Switching the domain to "colloquial" does not improve the results when processing colloquial texts compared to using "news" as document type. What am I doing wrong?

To process English colloquial text such as short messages or tweets, the domain (document type, "-t" parameter) has to be set to "colloquial". In addition, the language has to be set to "englishcoll" instead of "english". This guarantees that all the colloquial synoyms for English temporal terms are used for temporal tagging, e.g., "tmr" for "tomorrow" etc.

HeidelTime is too slow for my application. Anything I can do?

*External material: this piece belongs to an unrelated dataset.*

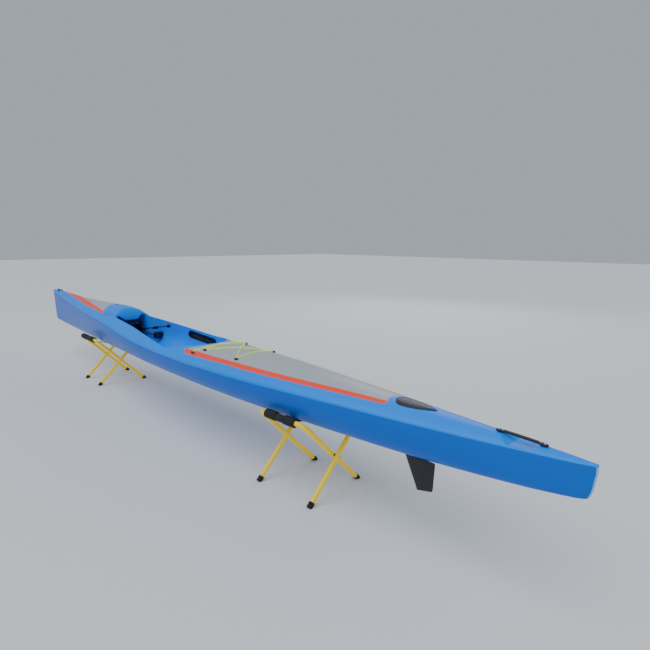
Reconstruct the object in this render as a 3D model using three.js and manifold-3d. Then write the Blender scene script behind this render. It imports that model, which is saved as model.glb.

Instead of proper preprocessing, the AllLanguagesTokenizer can be used to create sentence and token annotations (without part-of-speech information). This will increase the processing speed, but will probably result in worse temporal tagging results as all part-of-speech constraints will be validated as "false". In the standalone version, the pos parameter has to be set to "no". In the UIMA version, the Analysis Engine AllLanguagesTokenizer has to be used instead of, e.g., the TreeTagger wrapper.

Chinese processing under Windows

Due to improper codepage support in the Windows command prompt, our standard processing method (TreeTagger) for documents in Chinese will not work under Windows with the HeidelTime Kit or the Standalone version.

As an alternative, you can set up the StanfordPOSTaggerWrapper as a preprocessing engine for both the Standalone as well as the Kit version. The way to do that for the Standalone version is described in section 4 under the "Extra steps" headline.

For a kit pipeline, you simply need to tie in the StanfordPOSTaggerWrapper Analysis Engine supplied with the kit ahead of the HeidelTime AE.

For both of these variants, you will need to specify one of the Chinese model files that ship with the StanfordPOSTaggerWrapper full version.